[Data in this exercise start]
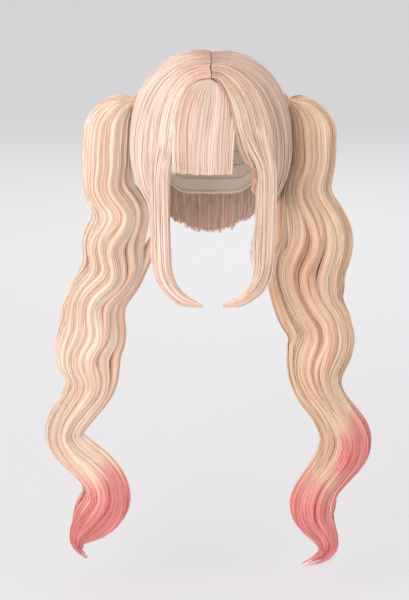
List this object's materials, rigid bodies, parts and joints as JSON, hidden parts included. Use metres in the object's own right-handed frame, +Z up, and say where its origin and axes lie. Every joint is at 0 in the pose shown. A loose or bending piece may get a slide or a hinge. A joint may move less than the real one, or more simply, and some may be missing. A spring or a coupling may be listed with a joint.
{
  "type": "pigtail wig",
  "caption": "Costume wig with a centre parting, blunt fringe and curled face locks, and a long wavy pigtail tied high on each side.",
  "frame": {"origin": "middle of the head opening, level with the brow, where the head that the wig fits is longest and widest", "axes": "+Z up along the head, the face looks along -Y, +X is the viewer's right as seen from the front"},
  "size_m": [0.4039, 0.2171, 0.6671],
  "materials": {
    "cap_net": "matt beige elastic net",
    "crown_hair": "pale peach synthetic fibre with a soft sheen",
    "fringe_hair": "pale pinkish peach synthetic fibre with a soft sheen",
    "face_lock_hair": "pale peach synthetic fibre with a soft sheen",
    "tail_hair": "peach synthetic fibre that fades to coral pink at the tips",
    "tie_elastic": "golden elastic cord"
  },
  "bodies": {
    "root": {"wig_cap": "cap_net", "crown_hair_left": "crown_hair", "crown_hair_right": "crown_hair", "back_hair": "crown_hair", "fringe": "fringe_hair", "face_lock_left": "face_lock_hair", "face_lock_right": "face_lock_hair", "pigtail_left": "tail_hair", "pigtail_right": "tail_hair", "hair_tie_left": "tie_elastic", "hair_tie_right": "tie_elastic"}
  },
  "joints": []
}
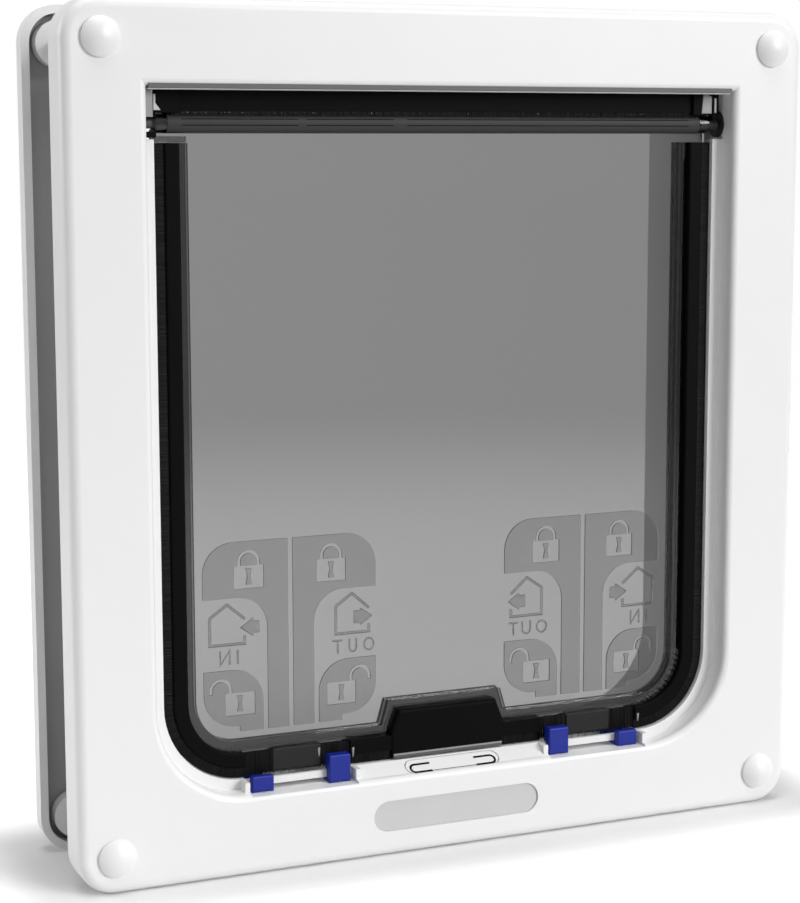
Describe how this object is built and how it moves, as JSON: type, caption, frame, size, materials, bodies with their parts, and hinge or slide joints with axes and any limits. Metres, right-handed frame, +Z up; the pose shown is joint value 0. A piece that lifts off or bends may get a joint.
[Data in this exercise end]
Write out the entries above word for word.

Answer to this task »
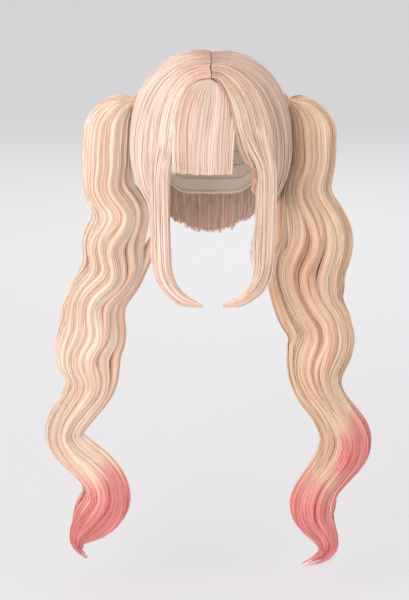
List this object's materials, rigid bodies, parts and joints as JSON, hidden parts included. Use metres in the object's own right-handed frame, +Z up, and say where its origin and axes lie. Every joint is at 0 in the pose shown. A loose or bending piece may get a slide or a hinge. A joint may move less than the real one, or more simply, and some may be missing. A spring or a coupling may be listed with a joint.
{
  "type": "pigtail wig",
  "caption": "Costume wig with a centre parting, blunt fringe and curled face locks, and a long wavy pigtail tied high on each side.",
  "frame": {"origin": "middle of the head opening, level with the brow, where the head that the wig fits is longest and widest", "axes": "+Z up along the head, the face looks along -Y, +X is the viewer's right as seen from the front"},
  "size_m": [0.4039, 0.2171, 0.6671],
  "materials": {
    "cap_net": "matt beige elastic net",
    "crown_hair": "pale peach synthetic fibre with a soft sheen",
    "fringe_hair": "pale pinkish peach synthetic fibre with a soft sheen",
    "face_lock_hair": "pale peach synthetic fibre with a soft sheen",
    "tail_hair": "peach synthetic fibre that fades to coral pink at the tips",
    "tie_elastic": "golden elastic cord"
  },
  "bodies": {
    "root": {"wig_cap": "cap_net", "crown_hair_left": "crown_hair", "crown_hair_right": "crown_hair", "back_hair": "crown_hair", "fringe": "fringe_hair", "face_lock_left": "face_lock_hair", "face_lock_right": "face_lock_hair", "pigtail_left": "tail_hair", "pigtail_right": "tail_hair", "hair_tie_left": "tie_elastic", "hair_tie_right": "tie_elastic"}
  },
  "joints": []
}
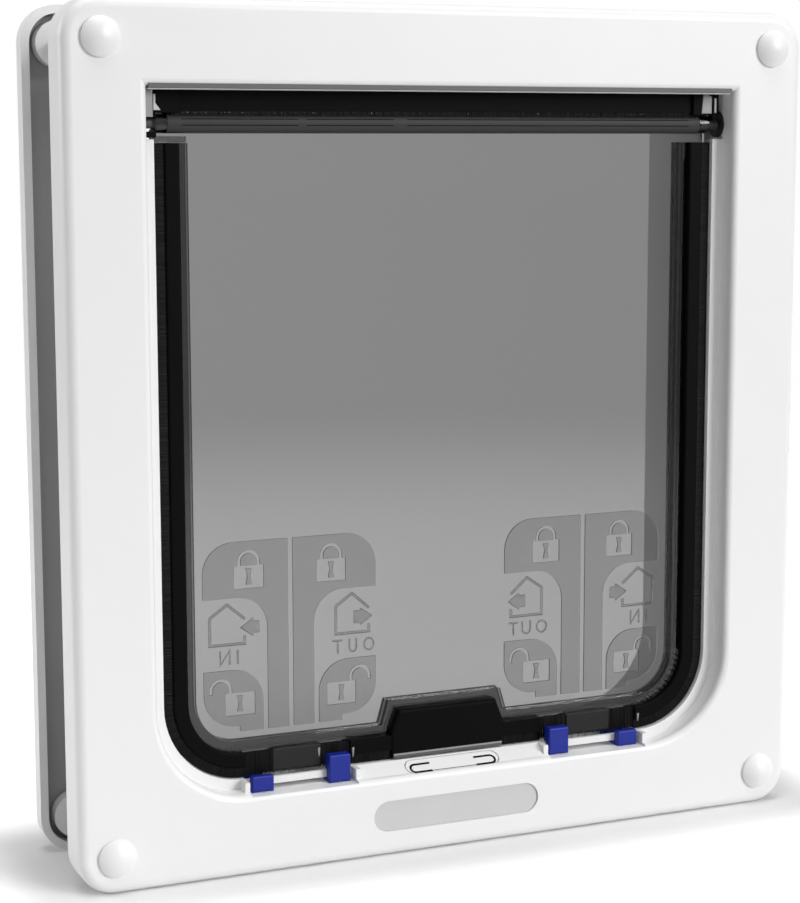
Describe how this object is built and how it moves, as JSON: type, caption, frame, size, materials, bodies with their parts, and hinge or slide joints with axes and any limits. Metres, right-handed frame, +Z up; the pose shown is joint value 0. A piece that lifts off or bends may get a joint.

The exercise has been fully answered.